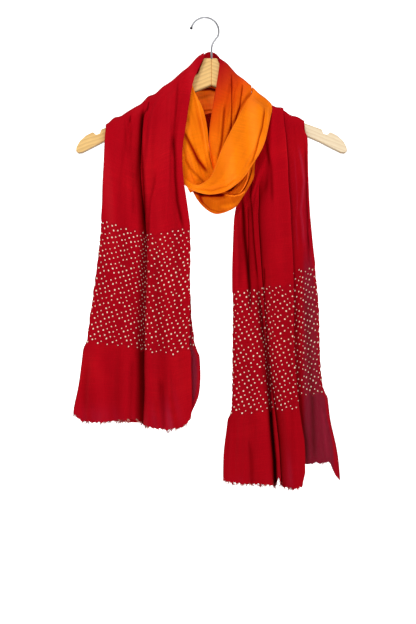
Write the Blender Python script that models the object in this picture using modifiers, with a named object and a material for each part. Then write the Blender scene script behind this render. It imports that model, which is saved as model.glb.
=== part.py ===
"""A long tie-dye scarf, wound twice into a loop and hung on a wooden hanger.

Metres, +Z up, +Y away from the viewer, +X to the viewer's right.
The origin is the inner top of the hanger's hook, where a rail carries it.
The tables below are in millimetres.
"""

import math
from collections import namedtuple

import bmesh
import bpy
import numpy as np
from mathutils import Vector

MM = 0.001

# The scarf's cloth
WALL = 1.2

# The hanger: two bent arms of wood and a wire hook
HANGER_X = 8.5
HALF_SPAN = 222.5
WOOD_THICKNESS = 13.0
WOOD_BEND = 22.0
HANG_LIMIT = 175.0
WOOD_EDGE = 1.8
ARM_GAP = 0.3
WIRE_RADIUS = 1.6
HOOK_RADIUS = 21.5
BORE_CLEARANCE = 0.35
SHANK_DEPTH = 22.0

# How an arm's outline runs, from the middle outwards: distance and height
ArmPoint = namedtuple("ArmPoint", "out height")
HEAD_LEFT = [ArmPoint(0, -67), ArmPoint(12.5, -67), ArmPoint(17, -78)]
HEAD_RIGHT = [ArmPoint(0, -67), ArmPoint(9, -67), ArmPoint(14, -78)]
ARM_TOP = [
    ArmPoint(22, -92),
    ArmPoint(44, -106),
    ArmPoint(66, -124),
    ArmPoint(99, -150),
    ArmPoint(126, -164),
    ArmPoint(156, -177),
    ArmPoint(172, -183),
]
STRAP_NOTCH = [
    ArmPoint(181, -186.5),
    ArmPoint(184, -193.5),
    ArmPoint(190, -196),
    ArmPoint(195, -191),
]
ARM_TIP = [
    ArmPoint(206, -197),
    ArmPoint(216, -206),
    ArmPoint(221.5, -216),
    ArmPoint(222.5, -223),
    ArmPoint(219, -227),
]
ARM_UNDER = [
    ArmPoint(212, -226),
    ArmPoint(176, -207),
    ArmPoint(156, -198),
    ArmPoint(126, -184),
    ArmPoint(99, -169),
    ArmPoint(66, -146),
    ArmPoint(27, -123),
    ArmPoint(0, -112),
]
# Where the flat arm is sliced so that it can bend
BEND_CUTS = [22, 44, 66, 99, 126, 156, 176, 206]

# One row across a stretch of cloth. Each end has its place, with its depth
# counted from the bent hanger's middle plane. Under is how far the layer behind
# reaches, lean is which way the cloth faces (0 the viewer, 90 up, 180 away), gap
# parts its two layers, bulge is how far its middle stands proud, and sag is how
# far the middle lies above (or, below 0, under) the line between the ends.
Row = namedtuple("Row", "left right under lean gap bulge sag", defaults=(0,))


def over_arm(left, right, under, gap, bulge, front, back, sag=0):
    """The rows that carry a stretch over an arm, from behind it to its front.

    Left and right are where the cloth crosses the arm's top, front and back are
    its depths there.
    """
    rows = []
    for share, drop, lean in ARM_STEPS:
        depths = [side * share for side in (back if share > 0 else front)]
        ends = [
            (place[0], depth, place[1] - drop)
            for place, depth in zip((left, right), depths)
        ]
        rows.append(Row(ends[0], ends[1], under, lean, gap, bulge, sag))
    return rows


# The steps over an arm: a share of the depth behind it or before it, the drop
# below the top, and the way the cloth faces
ARM_STEPS = [
    (1.0, 9.0, 180),
    (0.80, 1.6, 135),
    (0.42, 0.0, 90),
    (-0.42, 0.0, 90),
    (-0.80, 1.6, 45),
    (-1.0, 9.0, 0),
]

# One fold along a stretch: where it runs across the width at its start, middle
# and end, from 0 at the left edge to 1 at the right, its half width, how far
# it stands out (or in, below 0), and the stretch's part that it covers.
Fold = namedtuple("Fold", "start middle end half_width depth first last")

# The left tail, from behind the arm, over it, and down to the hem
TAIL_LEFT = over_arm(
    (-165, -179.6), (-4.5, -60), 146, 2.6, 0.6, front=(13.2, 14.4), back=(13.2, 14.4), sag=-9
) + [
    Row((-166, -13.3, -198), (-14.5, -15, -90), 140, 0, 2.8, 1.2, -6),
    Row((-167, -13.2, -214), (-23, -16.4, -114), 134, 0, 3.4, 2, -4),
    Row((-168, -12.6, -240), (-33, -20, -177), 126, 0, 5.5, 3),
    Row((-170, -12.4, -278), (-39, -24.5, -221), 122, 0, 7.5, 4),
    Row((-171, -12, -313), (-38, -25, -263), 124, 0, 8, 4),
    Row((-174, -12, -352), (-31, -26, -311), 136, 0, 8, 4),
    Row((-178, -12, -392), (-25, -26, -361), 148, 0, 8, 4),
    Row((-184, -12, -440), (-25, -26, -425), 158, 0, 8, 3),
    Row((-194, -12, -512), (-26, -26, -505), 173, 0, 8, 3),
    Row((-201, -12, -572), (-27, -26, -570), 188, 0, 8, 3),
    Row((-206, -11, -608), (-26, -25, -618), 192, 0, 9, 3),
    Row((-213, -11, -642), (-27, -25, -648), 188, 0, 11, 3, -5),
    Row((-214, -11, -655), (-29, -25, -664), 180, 0, 12, 3, -9),
]
TAIL_LEFT_FOLDS = [
    Fold(0.48, 0.50, 0.58, 0.075, -5.5, 0.02, 1.00),
    Fold(0.56, 0.59, 0.66, 0.080, 3.0, 0.00, 1.00),
    Fold(0.36, 0.36, 0.38, 0.110, 1.6, 0.00, 0.73),
    Fold(0.29, 0.25, 0.22, 0.070, -2.6, 0.06, 0.47),
    Fold(0.20, 0.14, 0.10, 0.090, 2.0, 0.00, 1.00),
    Fold(0.86, 0.88, 0.90, 0.055, -3.2, 0.08, 0.67),
    Fold(0.76, 0.78, 0.80, 0.090, 2.4, 0.00, 1.00),
    Fold(0.50, 0.40, 0.34, 0.070, -2.4, 0.62, 1.00),
    Fold(0.80, 0.76, 0.74, 0.070, -2.6, 0.65, 1.00),
]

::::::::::

REQUIREMENTS
Give back exactly the material above from its opening line to the line bearing "a wooden hanger.".

ANSWER BELOW
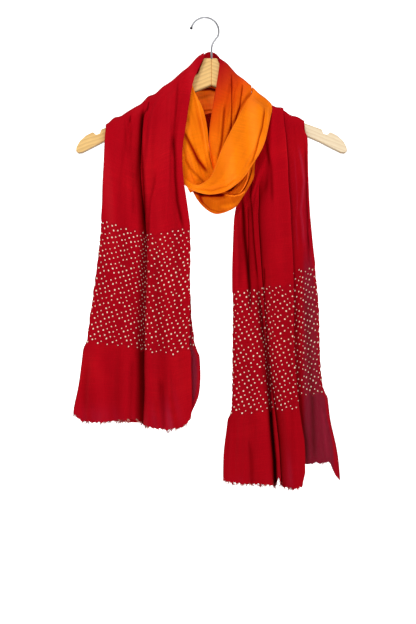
Write the Blender Python script that models the object in this picture using modifiers, with a named object and a material for each part. Then write the Blender scene script behind this render. It imports that model, which is saved as model.glb.
=== part.py ===
"""A long tie-dye scarf, wound twice into a loop and hung on a wooden hanger.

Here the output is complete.